Molecular Control of Reactive Gas Uptake on Water

Reactive gas uptake on environmentally realistic aqueous surfaces is expected to be affected by a combination of multiple interactions. This issue is herein explored in experiments where the formation of Me3NH+ on neat and doped water microjets exposed to Me3N(g) is monitored within <1 ms by online electrospray ionization mass spectrometry as a function of pH of the bulk liquid (pH(BLK)). Notably, Me3N(g) is protonated on the surface of neat water microjets below pH(BLK) similar to 4, rather than at pH(BLK) less than or similar to pK(A)(Me3NH+) = 9.8 as in bulk water.
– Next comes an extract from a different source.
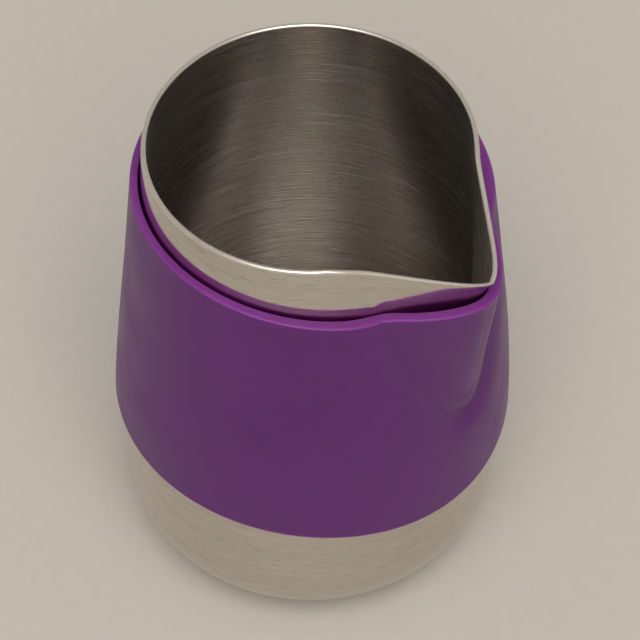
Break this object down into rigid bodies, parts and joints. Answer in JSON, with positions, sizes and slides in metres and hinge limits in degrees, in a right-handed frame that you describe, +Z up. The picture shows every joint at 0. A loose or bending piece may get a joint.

Me3N(g) uptake is significantly enhanced by anionic surfactants and fulvic acid (a surrogate of complex natural organic matter) above pH(BLK) similar to 4, uniformly depressed by cationics (which otherwise counteract FA effects), and unaffected by n-octanol. The direct hydrogen isotope effects associated with enhanced uptake of Me3N(g) on H2O/D2O microjets implicate a process controlled by proton transfer from interfacial donors whose coverage is electrostatically modulated by ionic headgroups. The finding that the combined effect of fulvic acid and tetrabutylammonium bromide closely matches the geometric mean of their separate effects on TMA uptake is evidence of strong dopant interactions.